Toma's decision comes one year after field conditions became a sore point in Super Bowl LVII. Last year's Super Bowl saw field conditions become a factor, as both the Kansas City Chiefs and Philadelphia Eagles slipped and struggled to keep their footing on the turf at State Farm Stadium. The Eagles in particular complained bitterly about the turf after losing 38-35. Toma, whose long career as a groundskeeper for sporting events goes back to the days of Kansas City Athletics games at Municipal Stadium, defended his performance following the game by saying that the NFL had overwatered the game field and that the two practice fields had been in very poor condition.

"The two practice fields (were) the worst fields that I've seen — maybe not at the Super Bowls, but in the entire NFL," Toma told KCUR, before describing the condition of the game field following halftime show rehearsals. "When we pulled it up after practice, it was mud. Retracted mud."

Evidently, Toma was made to take the fall, but field and turf conditions have again become a storyline in the leadup to this year's Super Bowl.

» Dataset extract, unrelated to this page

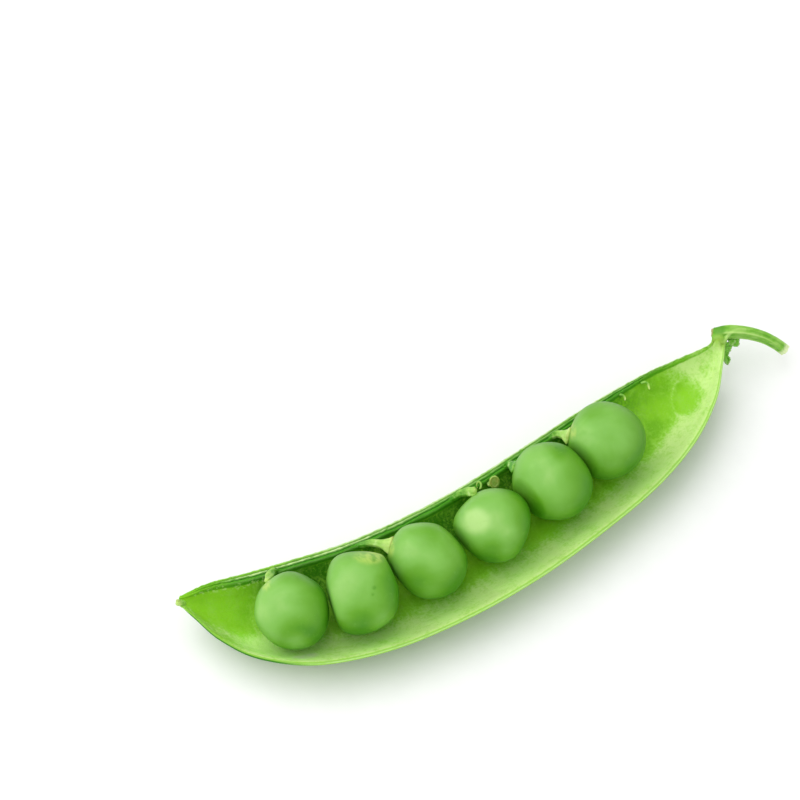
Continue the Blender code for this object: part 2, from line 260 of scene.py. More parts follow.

While the Chiefs are practicing this week on a natural grass field -- the sort that the Super Bowl itself will be played on -- the San Francisco 49ers have had to practice on grass laid over a synthetic turf surface at UNLV, an issue which was raised by NFL Players Association executive director Lloyd Howell during a news conference on Wednesday.

(Super Bowl LVIII will be broadcast on CBS and Nickelodeon and you can stream it on Paramount+; here's how to watch)

As for Toma, he expressed that he wished he had more dialogue with NFL commissioner Roger Goodell, who he apparently did not have any extensive conversation with prior to his departure from the Super Bowl grounds crew.

"It doesn't hurt me. I still love Roger Goodell, but he hasn't given me 30 seconds," Toma said. "That's all I want to this day."